Flipping free appliances safely (electrical, gas, and refrigerant basics)
Appliances are some of the highest-value free curb finds — a working washer, dryer, or refrigerator can be worth real money. They're also the one category where testing wrong or skipping a safety check can genuinely hurt someone, or you. None of this is complicated, but it's worth doing in order every time.
Test with a plug-in check, not a guess
Before you commit to hauling a free appliance, plug it in if you safely can and run it through a basic cycle — a wash cycle on a washer, a heat cycle on a dryer, the compressor kicking on for a fridge. "It looks fine" is not the same as "it runs." A huge share of free appliances work perfectly; a smaller share have an obvious, immediate tell (won't power on, makes a grinding noise, trips the breaker) that's much better to find out on the curb than after you've hauled it home.
Electrical basics
- Check the cord and plug first. Frayed insulation, exposed wire, or a cracked plug housing is an easy fix (a replacement cord) but should be addressed before the appliance is used or resold, not left as-is.

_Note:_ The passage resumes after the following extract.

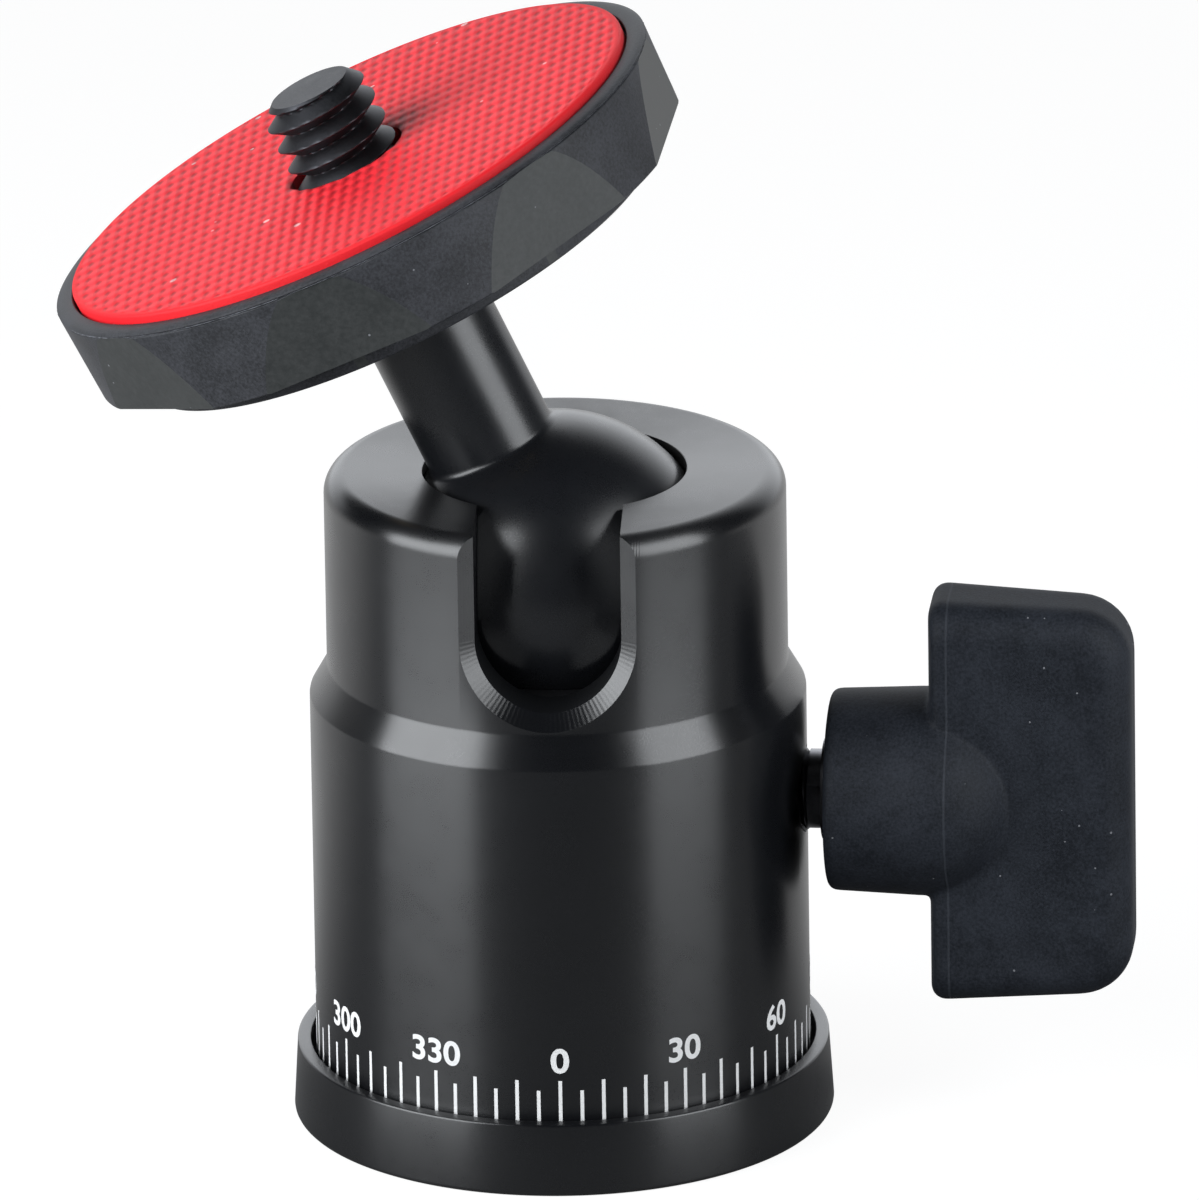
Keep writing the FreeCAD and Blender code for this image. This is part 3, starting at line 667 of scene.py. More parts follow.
BLACK = anodised_metal()
BALL_BLACK = satin_ball_metal()
DISC_PLASTIC = moulded_plastic("disc_grained_plastic", (0.02, 0.021, 0.024),
                               (0.05, 0.052, 0.06), (0.5, 0.64), 6000.0, 0.9, 1.4)
# The facets' copy of the disc plastic: the smoother finish is real, the paler colour is painted
# light
FACET_PLASTIC_PAINTED_PALER = moulded_plastic("disc_smooth_facets_painted_paler", (0.032, 0.035, 0.035),
                                (0.05, 0.053, 0.053), (0.42, 0.5), 3000.0, 0.15, 1.45)
FLASH_PLASTIC = moulded_plastic("disc_pale_flash", (0.05, 0.052, 0.058), (0.26, 0.27, 0.3),
                                (0.5, 0.64), 2600.0, 0.6)
KNOB_PLASTIC = knob_plastic()
RED_RUBBER = red_rubber()
DARK_STEEL = metal("dark_steel", (0.14, 0.14, 0.15), (0.28, 0.28, 0.3), (0.28, 0.42))
SCREW_STEEL = metal("camera_screw_steel", (0.03, 0.031, 0.035), (0.08, 0.082, 0.09), (0.42, 0.6))
BRIGHT_STEEL = metal("bright_steel", (0.5, 0.5, 0.51), (0.64, 0.64, 0.65), (0.22, 0.36))
BARE_ALUMINIUM = metal("bare_turned_aluminium", (0.62, 0.63, 0.64), (0.76, 0.77, 0.78),
                       (0.3, 0.42))
BRASS = metal("turned_brass", (0.62, 0.44, 0.2), (0.78, 0.6, 0.32), (0.25, 0.4))
WHITE_PLASTIC = moulded_plastic("white_washer_plastic", (0.72, 0.72, 0.7), (0.86, 0.86, 0.84),
                                (0.4, 0.5), 6000.0, 0.2)
BLACK_ACETAL = moulded_plastic("black_acetal_cup", (0.008, 0.008, 0.009), (0.016, 0.016, 0.018),
                               (0.4, 0.5), 7000.0, 0.2)
PRINT = scale_print()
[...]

- Listen and smell during the test run. A burning smell, sparking, or a breaker tripping means stop immediately — that's not a quick fix, and it's not worth troubleshooting on a stranger's curb.
- A GFCI-protected outlet is worth using for the first test if one's available (kitchens, bathrooms, garages usually have them) — it's a cheap extra layer of protection while you're finding out if something's actually wrong.
Gas appliances — know the limit
Gas ranges, dryers, and water heaters are a different category entirely. You can safely inspect a gas appliance visually and test whatever runs on electricity (the dryer drum motor, an oven's electric ignition), but the gas line connection itself is not a DIY job — improper gas connections are a real safety hazard (leaks, carbon monoxide). If you're flipping a gas appliance:
- Don't attempt to connect or test the gas line yourself.
- Disclose to buyers that the gas connection should be done or verified by a qualified installer — many delivery services for major appliances include this.
- A gas appliance that otherwise looks and functions well (clean burners, working electric components, no rust or damage) is still a legitimate flip — you're just not the one who hooks up the gas line, ever.
Refrigerators, freezers, and window AC units — the refrigerant rule
These contain refrigerant, and there's an actual regulation here, not just a best practice: in the U.S., refrigerant in appliances like refrigerators, freezers, and air conditioners is EPA-regulated (Section 608 of the Clean Air Act), and it's illegal to vent it or have it removed by anyone who isn't EPA-certified. Practically, this means:
- Never cut into the refrigerant lines yourself, even on a unit you're scrapping rather than reselling.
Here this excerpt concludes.